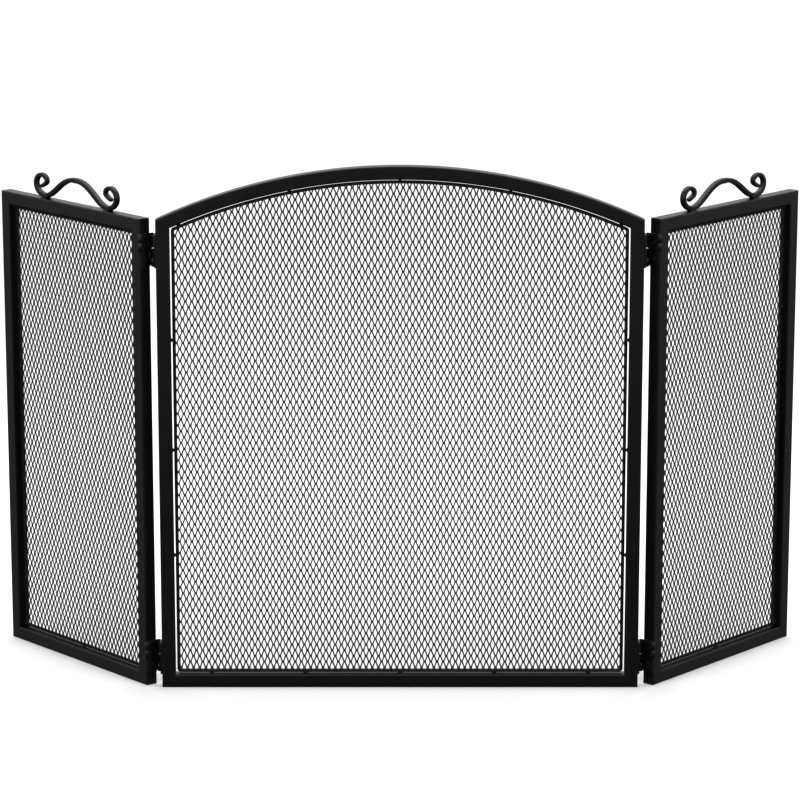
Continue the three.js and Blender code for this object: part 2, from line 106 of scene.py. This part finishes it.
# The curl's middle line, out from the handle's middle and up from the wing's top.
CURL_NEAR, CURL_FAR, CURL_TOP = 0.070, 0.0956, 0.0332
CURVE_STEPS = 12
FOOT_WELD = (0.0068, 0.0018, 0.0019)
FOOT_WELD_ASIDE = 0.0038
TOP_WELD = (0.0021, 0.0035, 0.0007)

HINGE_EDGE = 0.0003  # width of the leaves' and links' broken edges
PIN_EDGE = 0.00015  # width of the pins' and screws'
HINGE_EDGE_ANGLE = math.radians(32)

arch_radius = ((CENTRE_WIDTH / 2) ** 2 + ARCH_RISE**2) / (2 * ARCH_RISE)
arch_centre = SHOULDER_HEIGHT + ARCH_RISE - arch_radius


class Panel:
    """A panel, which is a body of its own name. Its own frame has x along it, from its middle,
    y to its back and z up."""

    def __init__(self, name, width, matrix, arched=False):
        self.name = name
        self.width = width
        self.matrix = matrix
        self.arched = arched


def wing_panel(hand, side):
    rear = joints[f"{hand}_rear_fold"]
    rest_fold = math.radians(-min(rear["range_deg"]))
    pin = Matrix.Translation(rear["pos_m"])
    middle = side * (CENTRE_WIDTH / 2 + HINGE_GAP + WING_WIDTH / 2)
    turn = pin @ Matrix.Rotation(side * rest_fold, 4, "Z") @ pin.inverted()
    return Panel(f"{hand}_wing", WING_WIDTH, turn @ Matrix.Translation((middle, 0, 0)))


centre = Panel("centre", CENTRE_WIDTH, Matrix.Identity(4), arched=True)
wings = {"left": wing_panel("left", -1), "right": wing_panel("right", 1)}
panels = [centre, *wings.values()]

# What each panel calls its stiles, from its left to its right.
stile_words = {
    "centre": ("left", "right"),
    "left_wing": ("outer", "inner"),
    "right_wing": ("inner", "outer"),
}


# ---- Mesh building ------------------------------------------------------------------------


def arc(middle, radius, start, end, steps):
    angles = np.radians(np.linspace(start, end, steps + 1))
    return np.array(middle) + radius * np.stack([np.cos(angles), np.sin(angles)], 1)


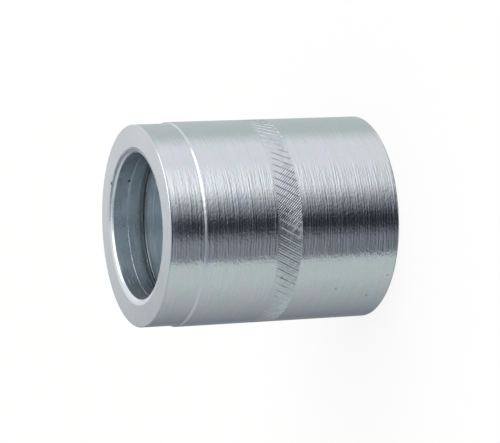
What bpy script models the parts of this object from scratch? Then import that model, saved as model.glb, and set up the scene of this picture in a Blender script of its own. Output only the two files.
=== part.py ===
══════
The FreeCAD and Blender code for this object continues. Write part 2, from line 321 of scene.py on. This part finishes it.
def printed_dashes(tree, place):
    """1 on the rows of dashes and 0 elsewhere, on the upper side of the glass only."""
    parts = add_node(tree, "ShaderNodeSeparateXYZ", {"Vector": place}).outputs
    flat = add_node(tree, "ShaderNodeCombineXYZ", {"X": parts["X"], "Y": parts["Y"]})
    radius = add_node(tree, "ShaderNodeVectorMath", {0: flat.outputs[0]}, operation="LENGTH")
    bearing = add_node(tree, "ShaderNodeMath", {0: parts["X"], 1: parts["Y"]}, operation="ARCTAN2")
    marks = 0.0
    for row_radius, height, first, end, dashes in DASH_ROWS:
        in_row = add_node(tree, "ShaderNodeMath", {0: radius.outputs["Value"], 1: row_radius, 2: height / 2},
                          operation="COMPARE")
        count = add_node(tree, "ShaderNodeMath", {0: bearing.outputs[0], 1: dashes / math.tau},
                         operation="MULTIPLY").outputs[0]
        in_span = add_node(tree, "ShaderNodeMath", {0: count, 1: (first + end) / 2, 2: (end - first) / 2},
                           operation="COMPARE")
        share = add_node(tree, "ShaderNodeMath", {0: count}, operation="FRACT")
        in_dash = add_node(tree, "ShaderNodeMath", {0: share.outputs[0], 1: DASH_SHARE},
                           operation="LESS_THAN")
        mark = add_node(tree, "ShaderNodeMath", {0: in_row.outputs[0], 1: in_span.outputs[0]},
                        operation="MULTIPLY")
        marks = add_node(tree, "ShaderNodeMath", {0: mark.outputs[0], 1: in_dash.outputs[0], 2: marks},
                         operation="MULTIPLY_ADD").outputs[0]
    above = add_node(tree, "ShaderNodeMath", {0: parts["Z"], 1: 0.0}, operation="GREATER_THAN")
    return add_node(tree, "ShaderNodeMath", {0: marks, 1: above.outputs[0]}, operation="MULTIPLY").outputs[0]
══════
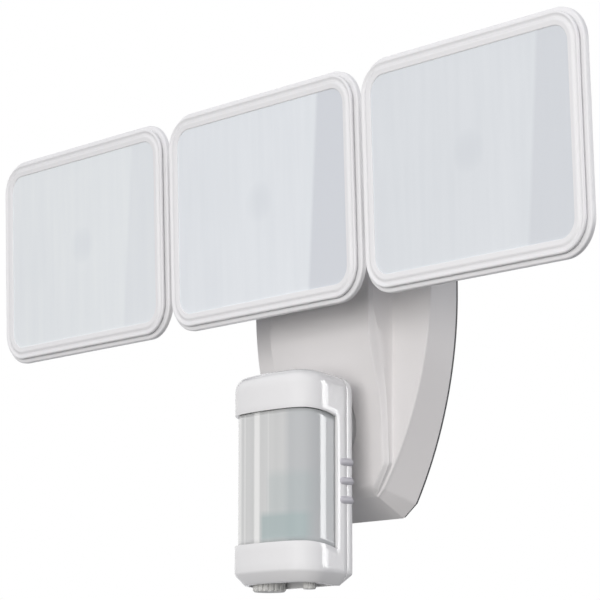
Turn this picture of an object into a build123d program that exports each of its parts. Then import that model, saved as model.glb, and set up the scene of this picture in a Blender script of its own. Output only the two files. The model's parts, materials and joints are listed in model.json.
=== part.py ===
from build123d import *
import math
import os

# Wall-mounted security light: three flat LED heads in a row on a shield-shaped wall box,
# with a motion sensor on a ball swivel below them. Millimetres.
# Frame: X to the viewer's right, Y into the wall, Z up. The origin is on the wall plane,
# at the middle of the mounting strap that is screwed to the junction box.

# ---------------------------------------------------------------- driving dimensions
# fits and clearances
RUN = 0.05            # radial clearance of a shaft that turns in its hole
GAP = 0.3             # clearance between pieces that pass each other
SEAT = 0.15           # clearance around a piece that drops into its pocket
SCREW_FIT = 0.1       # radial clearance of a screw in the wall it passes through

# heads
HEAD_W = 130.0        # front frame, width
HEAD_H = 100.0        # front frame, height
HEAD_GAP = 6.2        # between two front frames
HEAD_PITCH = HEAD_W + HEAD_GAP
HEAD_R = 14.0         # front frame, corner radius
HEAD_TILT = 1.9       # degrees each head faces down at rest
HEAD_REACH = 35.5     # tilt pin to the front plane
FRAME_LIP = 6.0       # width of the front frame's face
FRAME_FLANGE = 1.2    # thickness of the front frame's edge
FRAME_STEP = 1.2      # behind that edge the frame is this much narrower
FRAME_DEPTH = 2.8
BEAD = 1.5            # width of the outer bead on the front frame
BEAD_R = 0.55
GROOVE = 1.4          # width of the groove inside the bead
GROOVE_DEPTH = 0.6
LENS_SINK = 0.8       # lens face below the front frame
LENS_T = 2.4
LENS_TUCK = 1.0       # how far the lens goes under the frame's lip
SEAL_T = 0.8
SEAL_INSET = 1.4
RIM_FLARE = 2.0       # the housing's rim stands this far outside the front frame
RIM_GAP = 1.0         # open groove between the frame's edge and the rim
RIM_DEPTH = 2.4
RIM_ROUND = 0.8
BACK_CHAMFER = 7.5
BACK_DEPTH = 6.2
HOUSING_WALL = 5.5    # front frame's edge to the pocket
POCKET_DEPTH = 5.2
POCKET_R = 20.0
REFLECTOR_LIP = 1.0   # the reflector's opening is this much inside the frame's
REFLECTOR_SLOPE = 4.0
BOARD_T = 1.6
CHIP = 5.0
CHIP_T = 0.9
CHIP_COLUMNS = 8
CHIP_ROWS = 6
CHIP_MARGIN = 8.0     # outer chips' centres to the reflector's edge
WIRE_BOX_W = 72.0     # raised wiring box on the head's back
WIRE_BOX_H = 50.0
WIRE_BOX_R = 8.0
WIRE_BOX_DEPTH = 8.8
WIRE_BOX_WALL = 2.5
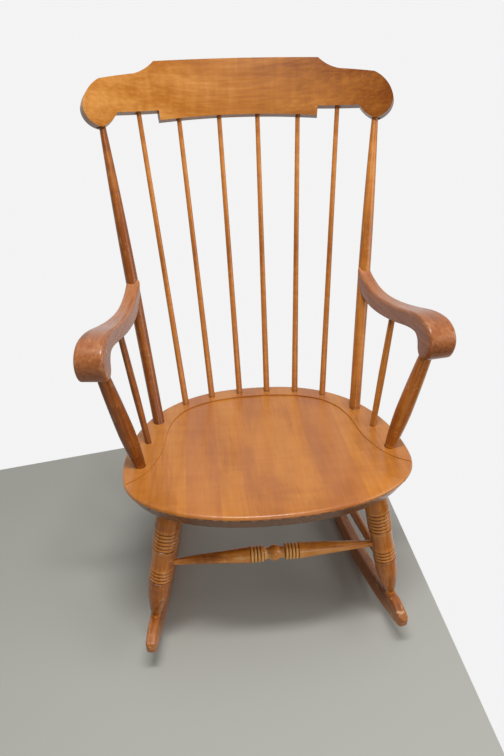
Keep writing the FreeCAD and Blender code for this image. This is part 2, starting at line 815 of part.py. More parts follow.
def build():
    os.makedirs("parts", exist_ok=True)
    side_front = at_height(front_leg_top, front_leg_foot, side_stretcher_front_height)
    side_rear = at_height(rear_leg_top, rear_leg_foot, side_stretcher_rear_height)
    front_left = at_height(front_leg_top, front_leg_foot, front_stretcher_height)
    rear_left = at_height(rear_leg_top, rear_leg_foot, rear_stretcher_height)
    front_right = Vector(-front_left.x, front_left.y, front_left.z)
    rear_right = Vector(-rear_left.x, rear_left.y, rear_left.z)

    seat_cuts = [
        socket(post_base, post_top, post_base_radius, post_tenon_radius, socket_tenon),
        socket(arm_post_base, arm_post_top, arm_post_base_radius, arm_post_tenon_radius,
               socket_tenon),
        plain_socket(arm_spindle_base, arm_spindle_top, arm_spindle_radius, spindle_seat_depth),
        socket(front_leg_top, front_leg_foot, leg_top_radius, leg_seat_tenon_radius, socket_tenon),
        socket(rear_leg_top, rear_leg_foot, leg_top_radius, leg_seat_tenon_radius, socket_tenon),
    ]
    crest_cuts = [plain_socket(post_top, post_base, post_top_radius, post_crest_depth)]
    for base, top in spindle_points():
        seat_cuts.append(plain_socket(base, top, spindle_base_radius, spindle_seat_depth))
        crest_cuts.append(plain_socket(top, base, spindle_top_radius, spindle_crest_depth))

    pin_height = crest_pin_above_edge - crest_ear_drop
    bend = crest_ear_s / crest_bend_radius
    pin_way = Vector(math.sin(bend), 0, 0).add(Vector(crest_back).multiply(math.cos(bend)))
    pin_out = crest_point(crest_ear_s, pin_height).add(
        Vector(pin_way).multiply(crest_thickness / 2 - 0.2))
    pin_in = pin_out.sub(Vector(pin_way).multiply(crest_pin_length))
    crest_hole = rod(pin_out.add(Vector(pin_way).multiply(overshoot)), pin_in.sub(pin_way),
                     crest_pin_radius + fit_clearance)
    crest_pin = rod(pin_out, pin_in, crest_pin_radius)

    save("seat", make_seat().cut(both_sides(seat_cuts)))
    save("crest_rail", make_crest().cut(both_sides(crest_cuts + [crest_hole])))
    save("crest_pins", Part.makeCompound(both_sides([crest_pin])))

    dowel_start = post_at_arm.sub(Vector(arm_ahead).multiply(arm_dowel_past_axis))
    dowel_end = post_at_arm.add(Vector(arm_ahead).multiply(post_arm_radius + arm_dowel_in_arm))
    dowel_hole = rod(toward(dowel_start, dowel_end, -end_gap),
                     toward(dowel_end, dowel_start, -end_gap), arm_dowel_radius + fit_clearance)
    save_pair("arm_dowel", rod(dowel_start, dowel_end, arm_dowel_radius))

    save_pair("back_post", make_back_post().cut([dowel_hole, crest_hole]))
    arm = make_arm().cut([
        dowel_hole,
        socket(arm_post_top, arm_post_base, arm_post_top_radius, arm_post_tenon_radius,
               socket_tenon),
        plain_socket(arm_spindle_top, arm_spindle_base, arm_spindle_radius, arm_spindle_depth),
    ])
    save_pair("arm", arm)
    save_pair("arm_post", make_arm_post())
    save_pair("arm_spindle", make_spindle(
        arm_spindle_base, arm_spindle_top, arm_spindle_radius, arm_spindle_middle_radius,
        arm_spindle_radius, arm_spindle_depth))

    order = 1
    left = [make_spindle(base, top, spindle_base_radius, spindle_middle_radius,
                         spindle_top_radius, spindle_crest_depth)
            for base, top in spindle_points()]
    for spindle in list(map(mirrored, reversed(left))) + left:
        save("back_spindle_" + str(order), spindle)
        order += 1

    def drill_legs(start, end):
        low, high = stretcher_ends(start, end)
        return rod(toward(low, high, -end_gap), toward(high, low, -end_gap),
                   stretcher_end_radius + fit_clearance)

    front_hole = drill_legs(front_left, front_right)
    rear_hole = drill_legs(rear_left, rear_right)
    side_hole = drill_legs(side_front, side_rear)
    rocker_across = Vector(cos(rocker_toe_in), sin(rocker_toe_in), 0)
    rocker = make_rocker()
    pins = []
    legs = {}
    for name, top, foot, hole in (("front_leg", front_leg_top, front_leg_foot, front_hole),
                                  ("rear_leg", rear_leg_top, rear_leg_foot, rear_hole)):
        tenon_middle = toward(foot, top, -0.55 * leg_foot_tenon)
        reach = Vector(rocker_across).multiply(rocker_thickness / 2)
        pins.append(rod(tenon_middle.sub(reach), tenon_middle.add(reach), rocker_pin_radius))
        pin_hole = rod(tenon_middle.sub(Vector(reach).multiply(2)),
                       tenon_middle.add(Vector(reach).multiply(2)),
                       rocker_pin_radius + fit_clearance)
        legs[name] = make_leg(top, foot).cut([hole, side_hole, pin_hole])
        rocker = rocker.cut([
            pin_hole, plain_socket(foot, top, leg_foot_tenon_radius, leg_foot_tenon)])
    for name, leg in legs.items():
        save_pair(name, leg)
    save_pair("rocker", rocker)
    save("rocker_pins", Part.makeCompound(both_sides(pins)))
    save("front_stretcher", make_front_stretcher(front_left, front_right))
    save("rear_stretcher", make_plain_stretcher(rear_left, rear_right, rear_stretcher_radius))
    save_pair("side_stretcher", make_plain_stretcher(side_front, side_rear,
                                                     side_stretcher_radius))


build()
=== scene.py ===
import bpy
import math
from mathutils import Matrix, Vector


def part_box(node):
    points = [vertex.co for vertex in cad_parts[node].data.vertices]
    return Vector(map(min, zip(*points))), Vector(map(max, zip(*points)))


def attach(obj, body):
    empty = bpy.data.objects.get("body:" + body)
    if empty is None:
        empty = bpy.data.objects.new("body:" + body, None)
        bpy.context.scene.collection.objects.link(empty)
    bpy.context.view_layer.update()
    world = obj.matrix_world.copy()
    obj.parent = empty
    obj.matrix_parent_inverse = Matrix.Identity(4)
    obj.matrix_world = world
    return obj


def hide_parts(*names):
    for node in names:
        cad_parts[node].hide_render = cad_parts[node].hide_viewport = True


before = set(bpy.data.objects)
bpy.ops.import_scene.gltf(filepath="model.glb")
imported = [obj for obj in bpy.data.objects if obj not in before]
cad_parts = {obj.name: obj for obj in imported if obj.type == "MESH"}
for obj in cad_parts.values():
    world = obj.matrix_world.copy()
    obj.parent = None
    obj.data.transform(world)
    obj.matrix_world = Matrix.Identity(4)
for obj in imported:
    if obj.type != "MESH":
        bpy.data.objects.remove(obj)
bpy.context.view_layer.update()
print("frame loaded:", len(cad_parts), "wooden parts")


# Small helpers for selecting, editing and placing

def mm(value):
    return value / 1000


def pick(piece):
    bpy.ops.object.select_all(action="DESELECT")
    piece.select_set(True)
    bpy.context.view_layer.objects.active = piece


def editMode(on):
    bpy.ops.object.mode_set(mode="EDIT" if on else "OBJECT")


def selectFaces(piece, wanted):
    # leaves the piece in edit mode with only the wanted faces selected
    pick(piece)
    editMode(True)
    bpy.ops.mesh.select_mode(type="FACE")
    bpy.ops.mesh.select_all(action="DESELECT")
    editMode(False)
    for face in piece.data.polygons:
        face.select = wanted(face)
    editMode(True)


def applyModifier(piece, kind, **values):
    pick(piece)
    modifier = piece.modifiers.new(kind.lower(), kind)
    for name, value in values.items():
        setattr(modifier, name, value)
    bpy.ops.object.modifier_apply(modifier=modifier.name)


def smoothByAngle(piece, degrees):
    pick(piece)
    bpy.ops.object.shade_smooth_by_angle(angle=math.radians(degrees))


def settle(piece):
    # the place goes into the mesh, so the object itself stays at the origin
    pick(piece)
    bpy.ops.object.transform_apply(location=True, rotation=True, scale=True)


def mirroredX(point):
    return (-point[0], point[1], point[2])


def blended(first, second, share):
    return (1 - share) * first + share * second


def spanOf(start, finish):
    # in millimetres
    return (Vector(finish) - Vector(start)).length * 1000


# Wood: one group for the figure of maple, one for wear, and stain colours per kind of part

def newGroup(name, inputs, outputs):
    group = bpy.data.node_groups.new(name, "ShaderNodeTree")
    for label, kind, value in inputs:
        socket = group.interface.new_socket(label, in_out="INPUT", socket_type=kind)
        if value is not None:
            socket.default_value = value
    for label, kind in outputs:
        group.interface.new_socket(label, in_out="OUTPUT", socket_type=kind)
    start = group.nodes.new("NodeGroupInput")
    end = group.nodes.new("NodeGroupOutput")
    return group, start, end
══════
» To be done
Scan the lines for the string "finishes". Pick out every line that has it.

» Solution to the exercise
Continue the three.js and Blender code for this object: part 2, from line 106 of scene.py. This part finishes it.
The FreeCAD and Blender code for this object continues. Write part 2, from line 321 of scene.py on. This part finishes it.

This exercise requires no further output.